Water – Essential for Detoxification
- claudiamcintyre4
- May 16
- 2 min read
Silvia Buerkle / Metabolic Balance
Nutrition Scientist | Author | Lecturer | Coach | Federal Consumer Aid
The human body consists of 70 percent water. Our blood even contains more than 90 percent, and even bones still contain 20 percent. The more important an organ, the more water it seems to contain. Particularly high water content can be found in the brain (70 percent). So, it’s not surprising that 99 percent of all metabolic processes in a living organism take place in an aqueous environment! For this to happen, it is of course necessary that the organism is sufficiently supplied with water.
How much water does a person need?
Adults should drink at least 30–35 ml of water per kilogram of body weight daily – and not just any liquid, as is often and misleadingly stated in the literature, but rather high-quality, “cell-usable” fluids. “Living water” refers, for example, to natural, pure deep spring water.
Civilization diseases – often a result of water deficiency
Modern civilization diseases, in particular, could largely be avoided if people drank enough water. The physician Dr. Batmanghelidj puts it aptly with the title of one of his books: “You’re not sick, you’re thirsty!” In his clinic in the USA, he heals his patients simply by giving them the amount of good water they need, individually calculated for them, every day.
Water – the transporter of our metabolism
The explanation is both compelling and logical: the waste products generated in the metabolism must be transported away from the cells via the bloodstream. This only works if these slags are first dissolved in the cells. For this, cell-available water is needed.
Why tea, juice & co. are not substitutes for water
Only pure water can pass through the cell membrane via osmosis and absorb waste products there. If the water is already enriched with sugar, tea, or other ingredients, the body first has to purify it with high energy expenditure.

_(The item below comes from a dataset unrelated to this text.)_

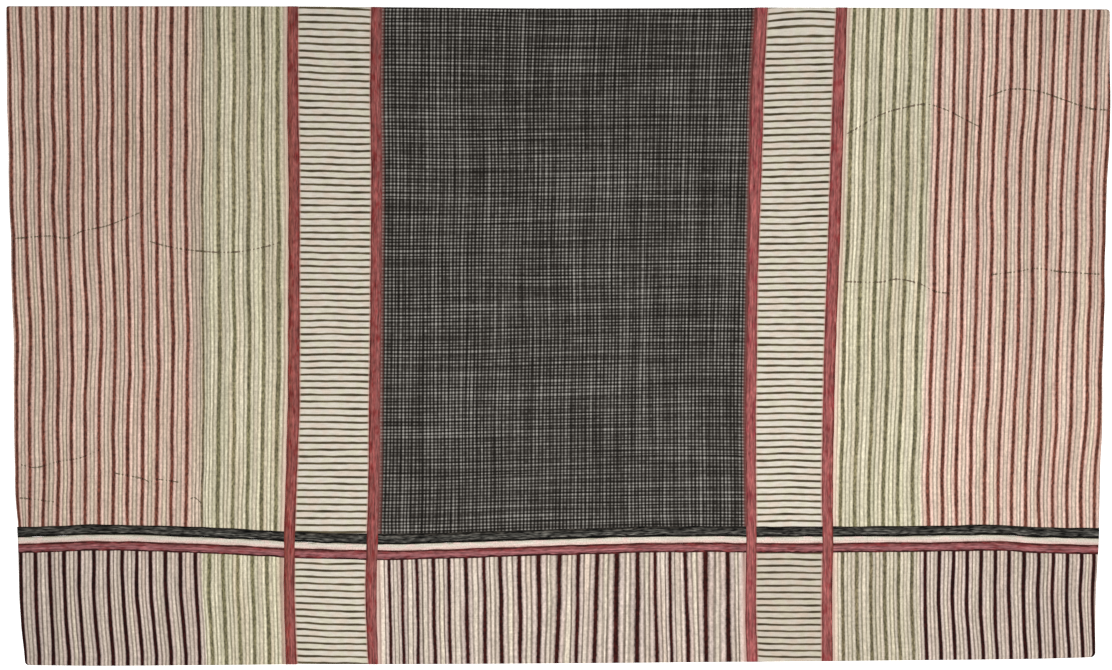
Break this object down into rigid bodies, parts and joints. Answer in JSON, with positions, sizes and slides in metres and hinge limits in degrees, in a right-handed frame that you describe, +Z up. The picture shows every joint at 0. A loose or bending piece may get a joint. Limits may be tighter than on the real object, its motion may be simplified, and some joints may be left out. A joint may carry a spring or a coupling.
{
  "type": "pieced handwoven cotton cloth",
  "caption": "Flat handwoven cotton cloth pieced from striped, barred and checked lengths, with crosswise bands and upright tapes over the joins.",
  "frame": {"origin": "middle of the cloth, on the surface that it lies on", "axes": "+X runs across the cloth to the right, +Y runs up to its head, +Z points up out of its face"},
  "size_m": [1.125, 0.6716, 0.0043],
  "materials": {
    "brick_stripe": "ribbed handwoven cotton, brick, pink, olive and cream stripes, matt",
    "cream_bars": "cream handwoven cotton with thin dark crosswise bars, matt",
    "charcoal_check": "small charcoal and grey check, handwoven cotton, matt",
    "charcoal_cotton": "charcoal cotton flecked with grey, matt",
    "cream_cotton": "plain cream cotton, matt",
    "crimson_cotton": "mottled crimson cotton with darker edges, matt",
    "maroon_stripe": "ribbed handwoven cotton, maroon, pink, olive and cream stripes, matt"
  },
  "bodies": {
    "root": {"side_panel_left": "brick_stripe", "side_panel_right": "brick_stripe", "barred_panel_left": "cream_bars", "barred_panel_right": "cream_bars", "check_panel": "charcoal_check", "charcoal_band": "charcoal_cotton", "cream_band": "cream_cotton", "crimson_band": "crimson_cotton", "border_left": "maroon_stripe", "border_middle": "maroon_stripe", "border_right": "maroon_stripe", "border_barred_left": "cream_bars", "border_barred_right": "cream_bars", "tape_outer_left": "crimson_cotton", "tape_inner_left": "crimson_cotton", "tape_inner_right": "crimson_cotton", "tape_outer_right": "crimson_cotton"}
  },
  "joints": []
}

In the process, high-quality cellular water is lost, and cell aging is accelerated.
Water deficiency makes us age faster
Surely you’ve noticed it yourself: your skin becomes drier and more wrinkled when you haven’t drunk enough. Or who would think of washing themselves, their laundry, or windows with beer, wine, coffee, or soft drinks? These fluids are barely capable of absorbing additional substances. In fact, if their concentration is higher than the concentration of dissolved particles in our vascular system, they can even withdraw water from the body. And yet, we expose our cells to this continuously!